People's Democracy

(Weekly Organ of the Communist Party of India (Marxist)


Vol. XXVIII

No. 49

December 05, 2004

One Sunday Night In The City

 

LATE on Sunday evening, December 2, 1984 during routine maintenance operations in the Methyl Iso Cyanate (MIC) plant, a large quantity of water entered one of the storage tanks containing 60 tonnes of MIC. This triggered off a runaway reaction resulting in a tremendous increase of temperature and pressure. Little before midnight, a deadly cocktail of MIC, Hydrogen Cyanide, Mono Methyl Amine and other chemicals was carried by a northerly wind to the neighbouring communities.

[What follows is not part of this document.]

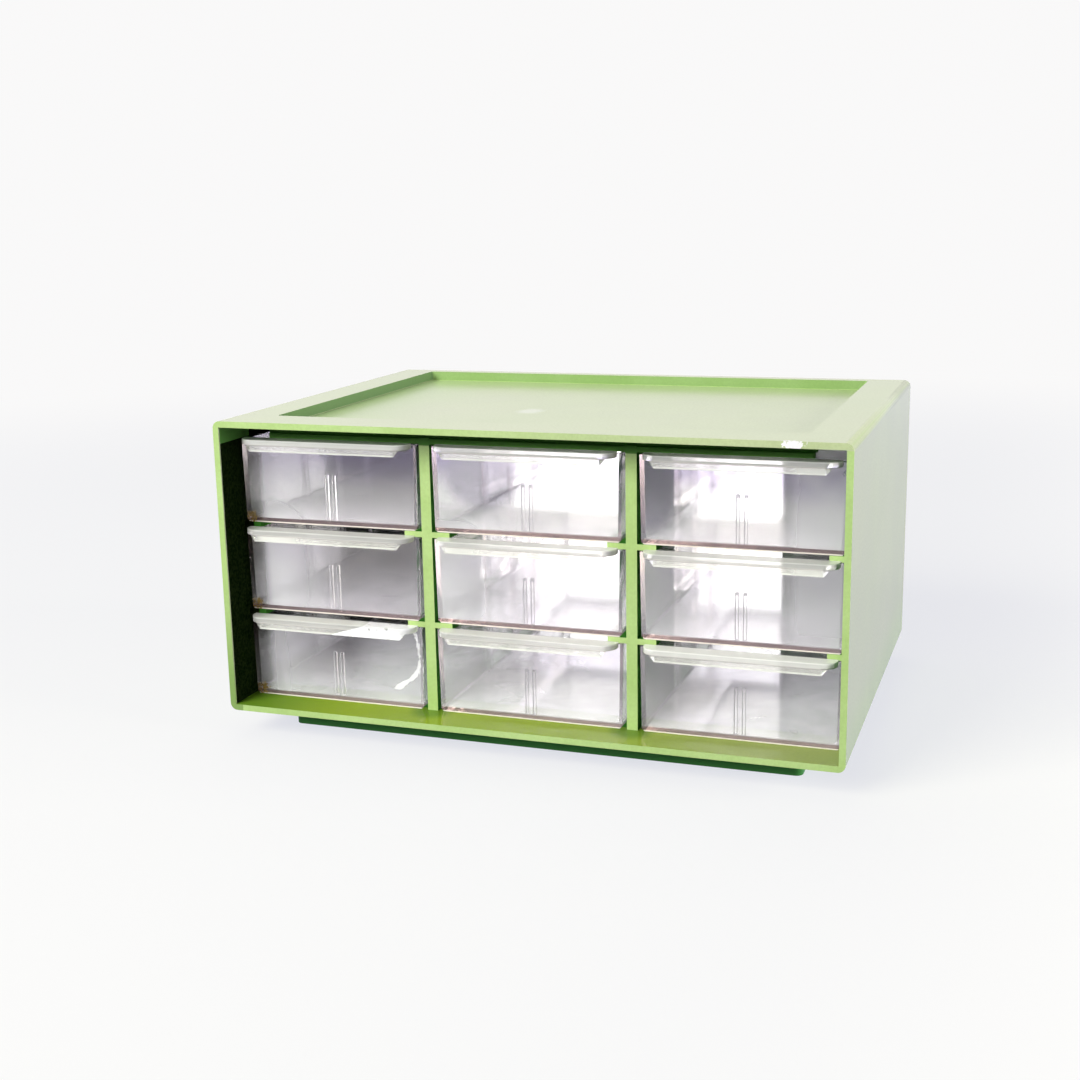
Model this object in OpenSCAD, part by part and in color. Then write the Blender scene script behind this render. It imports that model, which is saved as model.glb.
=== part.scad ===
// Parts bin cabinet: a stackable moulded housing with nine clear drawers in three rows of three.
// Millimetres. +Z is up, the drawers face -Y, and the origin is at the middle of the foot's
// underside, below the centre of the overall box.

/* [Housing] */
// Overall width of the housing
housing_w = 220; // [200:1:240]
// Overall depth of the housing, front edge to back
housing_d = 161; // [150:1:180]
// Height of the housing without its foot
housing_h = 105; // [102:1:112]
// Wall thickness of the shell
wall = 2.2; // [1.8:0.1:2.6]
// Radius of the four long outer edges
edge_r = 2.6; // [1:0.2:4]

/* [Stacking tray and foot] */
// Width of the border left and right of the stacking tray
tray_side = 16; // [12:0.5:20]
// Width of the border in front of the stacking tray
tray_front = 17.2; // [16.8:0.1:20]
// Width of the border behind the stacking tray
tray_back = 5.4; // [4:0.2:8]
// Depth of the stacking tray
tray_depth = 3.7; // [3:0.1:4]
// Radius of the tray's corners, seen from above
tray_corner_r = 1.5; // [1:0.1:3]
// Height of the foot under the housing
foot_h = 9.5; // [6:0.5:12]
// Clearance on each side between a foot and the tray it stands in
foot_clear = 0.4; // [0.2:0.1:0.8]

/* [Compartments] */
// How far the dividers and runners start behind the front edge
setback = 13.8; // [12:0.2:14]
// Thickness of the two upright dividers
divider_t = 3.8; // [3:0.1:4.4]
// Length of the upright dividers, front to back
divider_len = 46; // [30:1:60]
// Width of each drawer runner
runner_w = 6.5; // [5:0.1:7.5]
// Thickness of the drawer runners
runner_t = 2.0; // [1.4:0.1:2.2]
// Length of the drawer runners, front to back
runner_len = 66; // [60:1:120]

/* [Back window] */
// Width of the opening in the back wall
window_w = 121; // [80:1:130]
// Lower edge of the opening above the housing's underside
window_low = 8; // [6:0.5:14]
// Upper edge of the opening above the housing's underside
window_high = 92; // [80:0.5:94]
// Corner radius of the opening
window_r = 5; // [2:0.5:8]

/* [Drawer] */
// Clearance between a compartment and the drawer's rim, each side
drawer_gap = 1.05; // [1:0.05:2.2]
// How much narrower each side of a drawer is at the floor than at the rim
drawer_taper = 0.5; // [0.4:0.1:1]
// Thickness of the drawer's side and rear walls
drawer_wall = 1.3; // [1:0.1:1.5]
// Thickness of the drawer's front panel
front_t = 1.6; // [1.4:0.1:2]
// Thickness of the drawer's floor
floor_t = 1.6; // [1.2:0.1:2]
// Clearance behind a closed drawer
rear_gap = 2.2; // [1:0.1:4]

/* [Drawer handle] */
// How far the handle reaches in front of the drawer's front panel
handle_reach = 6; // [5:0.1:6.5]
// How much shorter the handle is than the drawer's rim, each end
handle_inset = 1.6; // [1:0.1:3]
// Radius of the handle's front corners, seen from above
handle_r = 4.8; // [3:0.1:4.9]
// Thickness of the handle's top flange
flange_t = 1.9; // [1.5:0.1:2.2]
// Drop of the finger lip under the flange
lip_drop = 2.3; // [1.5:0.1:3]
// Thickness of the finger lip
lip_t = 1.3; // [1:0.1:1.6]
// How much shorter the lip's lower edge is than the handle, each end
lip_inset = 4.6; // [3:0.1:6]

/* [Divider slots in the drawers] */
// Centre distance of the two ribs that make one slot
slot_pitch = 2.7; // [2.4:0.1:3.4]
// Thickness of one rib
rib_t = 1.1; // [0.8:0.1:1.2]
// Height of the ribs in the middle of the front and rear walls
long_rib_h = 17.8; // [12:0.1:22]
// Height of the ribs on the side walls
cross_rib_h = 25; // [18:0.5:26]
// Distance between neighbouring slots on the side walls
cross_pitch = 27; // [20:0.5:30]

/* [Show] */
// Which piece to draw

/* [Hidden] */
$fn = 64;
green = [0.66, 0.80, 0.42];
clear = [0.86, 0.87, 0.92, 0.45];

// Small overlap that joins neighbouring solids into one
join = 0.4;
front_y = -housing_d / 2;
back_y = housing_d / 2;
shell_low = foot_h;
shell_top = foot_h + housing_h;
inner_half = housing_w / 2 - wall;
floor_top = shell_low + wall;
pan_low = shell_top - tray_depth - wall;

// Three columns between the side walls, three rows between the floor and the tray's underside
cell_w = (2 * inner_half - 2 * divider_t) / 3;
col_pitch = cell_w + divider_t;
row_pitch = (pan_low - floor_top) / 3;
face_y = front_y + setback;

// A drawer stands a little above what carries it and stays a little under the runner above
lift = 0.2;
head_gap = 0.3;
drawer_h = row_pitch - runner_t - lift - head_gap;
rim_half = cell_w / 2 - drawer_gap;
base_half = rim_half - drawer_taper;

// The drawer's front panel stands slightly proud of the dividers' front faces
panel_proud = 0.4;
panel_y = face_y - panel_proud;
rear_y = back_y - wall - rear_gap;
drawer_len = rear_y - panel_y;
edge_cut = 0.9;
inner_cut = 0.5;
rib_depth = 0.9;

// The handle: its flat flange, and the lip that hangs from the flange's edge
flange_rise = 0.8;
flange_top = drawer_h + flange_rise;
flange_low = flange_top - flange_t;
handle_half = rim_half - handle_inset;
grip_y = panel_y - handle_reach;
handle_root_y = panel_y + panel_proud / 4;
lip_setback = 0.3;
lip_slant = 2.2;

// A box between two opposite corners
module span(low, high) {
  translate(low)
    cube(high - low);
}

// A long block along Y with its four long edges rounded
module rounded_block(half_w, y0, y1, z0, z1, r) {
  span([-half_w, y0, z0 + r], [half_w, y1, z1 - r]);
  span([-half_w + r, y0, z0], [half_w - r, y1, z1]);
  for (sx = [-1, 1])
    for (z = [z0 + r, z1 - r])
      translate([sx * (half_w - r), y1, z])
        rotate([90, 0, 0])
          cylinder(r = r, h = y1 - y0);
}

// A flat outline with rounded corners, between two opposite corners
module rounded_outline(low, high, r) {
  translate([low[0] + r, low[1]])
    square([high[0] - low[0] - 2 * r, high[1] - low[1]]);
  translate([low[0], low[1] + r])
    square([high[0] - low[0], high[1] - low[1] - 2 * r]);
  for (x = [low[0] + r, high[0] - r])
    for (y = [low[1] + r, high[1] - r])
      translate([x, y])
        circle(r = r);
}

// ---------------------------------------------------------------- housing

// The space inside the shell, open at the front, with the tray's pan hanging into it
module shell_cavity() {
  difference() {
    span(
      [-inner_half, front_y - 1, floor_top],
      [inner_half, back_y - wall, shell_top - wall]
    );
    span(
      [-housing_w / 2 + tray_side - wall, front_y + tray_front - wall, pan_low],
      [housing_w / 2 - tray_side + wall, back_y, shell_top]
    );
  }
}

// The shallow recess on top that takes the foot of the next cabinet
module tray_recess() {
  translate([0, 0, shell_top - tray_depth])
    linear_extrude(tray_depth + 1)
      rounded_outline(
        [-housing_w / 2 + tray_side, front_y + tray_front],
        [housing_w / 2 - tray_side, back_y - tray_back],
        tray_corner_r
      );
}

// The large opening in the back wall
module back_window() {
  translate([0, back_y + 1, 0])
    rotate([90, 0, 0])
      linear_extrude(wall + 2)
        rounded_outline(
          [-window_w / 2, shell_low + window_low],
          [window_w / 2, shell_low + window_high],
          window_r
        );
}

// A hollow skirt under the floor, with the tray's outline
module foot() {
  x = housing_w / 2 - tray_side - foot_clear;
  y0 = front_y + tray_front + foot_clear;
  y1 = back_y - tray_back - foot_clear;
  difference() {
    linear_extrude(foot_h + join)
      rounded_outline([-x, y0], [x, y1], tray_corner_r + 1);
    translate([0, 0, -1])
      linear_extrude(foot_h + 1)
        rounded_outline([-x + wall, y0 + wall], [x - wall, y1 - wall], tray_corner_r);
  }
}

// Upright dividers behind the front opening
module dividers() {
  for (side = [-1, 1])
    translate([side * col_pitch / 2, 0, 0])
      span(
        [-divider_t / 2, face_y, floor_top - join],
        [divider_t / 2, face_y + divider_len, pan_low + join]
      );
}

// Ledges that carry the two upper rows, on both sides of every compartment
module runners() {
  for (row = [1, 2]) {
    top = floor_top + row * row_pitch;
    for (side = [-1, 1]) {
      translate([side * col_pitch / 2, 0, 0])
        span(
          [-divider_t / 2 - runner_w, face_y, top - runner_t],
          [divider_t / 2 + runner_w, face_y + runner_len, top]
        );
      at_wall = side * (inner_half + join);
      at_edge = side * (inner_half - runner_w);
      span(
        [min(at_wall, at_edge), face_y, top - runner_t],
        [max(at_wall, at_edge), face_y + runner_len, top]
      );
    }
  }
}

module housing() {
  color(green) {
    difference() {
      rounded_block(housing_w / 2, front_y, back_y, shell_low, shell_top, edge_r);
      shell_cavity();
      tray_recess();
      back_window();
    }
    foot();
    dividers();
    runners();
  }
}

// ---------------------------------------------------------------- drawers

// Half the drawer's outer width at height z: the sides lean in towards the floor
function side_at(z) = base_half + drawer_taper * z / drawer_h;

// Cross-section of the drawer body, set in from its outside, with its bottom edges cut
module drawer_section(inset, z0, z1, cut) {
  low = side_at(z0) - inset - cut;
  knee = side_at(z0 + cut) - inset;
  high = side_at(z1) - inset;
  polygon([
    [-low, z0],
    [low, z0],
    [knee, z0 + cut],
    [high, z1],
    [-high, z1],
    [-knee, z0 + cut]
  ]);
}

// The section stretched along Y
module along_y(y0, y1) {
  translate([0, y1, 0])
    rotate([90, 0, 0])
      linear_extrude(y1 - y0)
        children();
}

// Open box with an even wall all round
module drawer_box() {
  difference() {
    along_y(panel_y, rear_y)
      drawer_section(0, 0, drawer_h, edge_cut);
    along_y(panel_y + front_t, rear_y - drawer_wall)
      drawer_section(drawer_wall, floor_t, drawer_h + 1, inner_cut);
  }
}

// The handle's outline from above, with rounded front corners, set in from its edge
module handle_outline(inset) {
  straight = handle_half - handle_r;
  corner_y = grip_y + handle_r;
  translate([-straight, grip_y + inset])
    square([2 * straight, handle_root_y - grip_y - inset]);
  translate([inset - handle_half, corner_y])
    square([2 * (handle_half - inset), handle_root_y - corner_y]);
  intersection() {
    for (side = [-1, 1])
      translate([side * straight, corner_y])
        circle(r = handle_r - inset);
    translate([-handle_half, grip_y])
      square([2 * handle_half, handle_root_y - grip_y]);
  }
}

// Flat flange with a finger lip along its edge; the lip's ends slant up and away
module handle() {
  translate([0, 0, flange_low])
    linear_extrude(flange_t)
      handle_outline(0);
  lip_half = handle_half - lip_inset;
  intersection() {
    translate([0, 0, flange_low - lip_drop])
      linear_extrude(lip_drop + join)
        difference() {
          handle_outline(lip_setback);
          handle_outline(lip_setback + lip_t);
        }
    along_y(grip_y, grip_y + handle_r)
      polygon([
        [-lip_half, flange_low - lip_drop],
        [lip_half, flange_low - lip_drop],
        [lip_half + lip_slant, flange_low + join],
        [-lip_half - lip_slant, flange_low + join]
      ]);
  }
}

// Rib pairs in the middle of the front and rear walls, for a lengthwise divider
module long_slots() {
  inner_front = panel_y + front_t;
  inner_rear = rear_y - drawer_wall;
  for (side = [-1, 1]) {
    x = side * slot_pitch / 2;
    span(
      [x - rib_t / 2, inner_front - join, floor_t - join],
      [x + rib_t / 2, inner_front + rib_depth, long_rib_h]
    );
    span(
      [x - rib_t / 2, inner_rear - rib_depth, floor_t - join],
      [x + rib_t / 2, inner_rear + join, long_rib_h]
    );
  }
}

// One leaning rib on each side wall, centred at y
module side_ribs(y) {
  low = side_at(floor_t) - drawer_wall;
  high = side_at(cross_rib_h) - drawer_wall;
  for (side = [0, 1])
    mirror([side, 0, 0])
      along_y(y - rib_t / 2, y + rib_t / 2)
        polygon([
          [low - rib_depth, floor_t - join],
          [low + join, floor_t - join],
          [high + join, cross_rib_h],
          [high - rib_depth, cross_rib_h]
        ]);
}

// Rib pairs on both side walls, for cross dividers
module cross_slots() {
  mid_y = (panel_y + rear_y) / 2;
  for (step = [-1, 0, 1])
    for (pair = [-1, 1])
      side_ribs(mid_y + step * cross_pitch + pair * slot_pitch / 2);
}

module drawer() {
  drawer_box();
  handle();
  long_slots();
  cross_slots();
}

// Column -1, 0, 1 from the left; row 0, 1, 2 from the bottom
module placed_drawer(col, row) {
  color(clear)
    translate([col * col_pitch, 0, floor_top + row * row_pitch + lift])
      drawer();
}

module drawer_top_left() { placed_drawer(-1, 2); }
module drawer_top_middle() { placed_drawer(0, 2); }
module drawer_top_right() { placed_drawer(1, 2); }
module drawer_middle_left() { placed_drawer(-1, 1); }
module drawer_middle_middle() { placed_drawer(0, 1); }
module drawer_middle_right() { placed_drawer(1, 1); }
module drawer_bottom_left() { placed_drawer(-1, 0); }
module drawer_bottom_middle() { placed_drawer(0, 0); }
module drawer_bottom_right() { placed_drawer(1, 0); }

housing();
drawer_top_left();
drawer_top_middle();
drawer_top_right();
drawer_middle_left();
drawer_middle_middle();
drawer_middle_right();
drawer_bottom_left();
drawer_bottom_middle();
drawer_bottom_right();
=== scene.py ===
import math
from types import SimpleNamespace

import bpy
from mathutils import Matrix, Vector


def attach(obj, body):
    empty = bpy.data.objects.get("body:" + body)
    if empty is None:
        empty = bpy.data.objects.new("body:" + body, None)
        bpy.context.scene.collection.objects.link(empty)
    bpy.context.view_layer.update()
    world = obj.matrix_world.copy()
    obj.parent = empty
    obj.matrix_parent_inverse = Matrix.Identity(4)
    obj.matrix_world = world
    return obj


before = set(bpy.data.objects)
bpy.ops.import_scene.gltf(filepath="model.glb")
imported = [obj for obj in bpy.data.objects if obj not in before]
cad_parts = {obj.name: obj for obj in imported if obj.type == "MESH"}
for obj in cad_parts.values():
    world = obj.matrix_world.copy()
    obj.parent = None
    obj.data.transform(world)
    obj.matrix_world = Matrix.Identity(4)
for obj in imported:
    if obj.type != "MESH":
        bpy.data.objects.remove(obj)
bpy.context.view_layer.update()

MM = 0.001

# Camera, in the cabinet's own frame
CAMERA_AT = Vector((0.1700, -0.5347, 0.1883))
CAMERA_YAW = math.radians(19.45)
CAMERA_PITCH = math.radians(12.77)
CAMERA_ROLL = math.radians(-1.07)
CAMERA_LENS = 50.53
CAMERA_SENSOR = 36.0
CAMERA_CLIP = (0.01, 50)

# Where the cabinet's faces lie, in millimetres: x to the right, y to the rear, z up
FRONT = -80.5
BACK = 80.5
FACE = -66.7
PANEL = -67.1
FLOOR_TOP = 11.7
TRAY_FLOOR = 110.8
PAN_LOW = 108.6
SHELL_TOP = 114.5
WALL = 2.2
ROW_PITCH = 32.3
COL_PITCH = 73.133
HALF_COL = COL_PITCH / 2
DRAWER_LIFT = 0.2

# The lintel, in millimetres
LINTEL_HALF = 96.0
LINTEL_LOW = 106.8
LINTEL_FRONT = FACE + 0.1
LINTEL_REAR = FACE + 2.2
LINTEL_TOP = PAN_LOW + 0.2
LINTEL_ROUND = 0.3
LINTEL_SEGMENTS = 2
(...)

Over the next couple of hours close to 40 tonnes of the chemicals spread over the city of about one million people covering an area of 40 square kilometres.

 

People woke up surrounded by a poison cloud so dense and searing that they could hardly see. With their eyes stinging and their throats burning, hundreds of thousands of people ran screaming for their lives. As they gasped for breath, the effects of the gas grew even more suffocating. The gases burned the tissues of their eyes and lungs and attacked their nervous system. People lost control of their bodies. Urine and faeces ran down their legs. Some began vomiting uncontrollably. Others were wracked with seizures and fell dead. The gases irritated people’s lungs into producing so much fluid that their lungs were filled with it, “drowning” them in their own body fluids.

 

People had no way of knowing it but they would have been safer running against the wind towards the factory or by simply covering their faces with a wet cloth. Nobody told them. The factory’s emergency siren had been switched off. Not until the gas was upon them, filling their mouths and lungs, did people know of the danger. Union Carbide’s plant manager was woken at 1.30 am as the gas was still pouring over the stricken neighbourhoods. The first official notification by the Union Carbide management was done at 3 am when they informed police officials that the leak had been plugged. In fact it had not been; there just wasn’t any gas left in the tank. By 4.30 am the manager was in his office telling reporters that his safety measures were the best in the country. Another Carbide official was telling a newsman “Nothing has happened. Can’t you see us alive?” Barely 100 yards away, dead bodies lay on the ground outside the factory gates.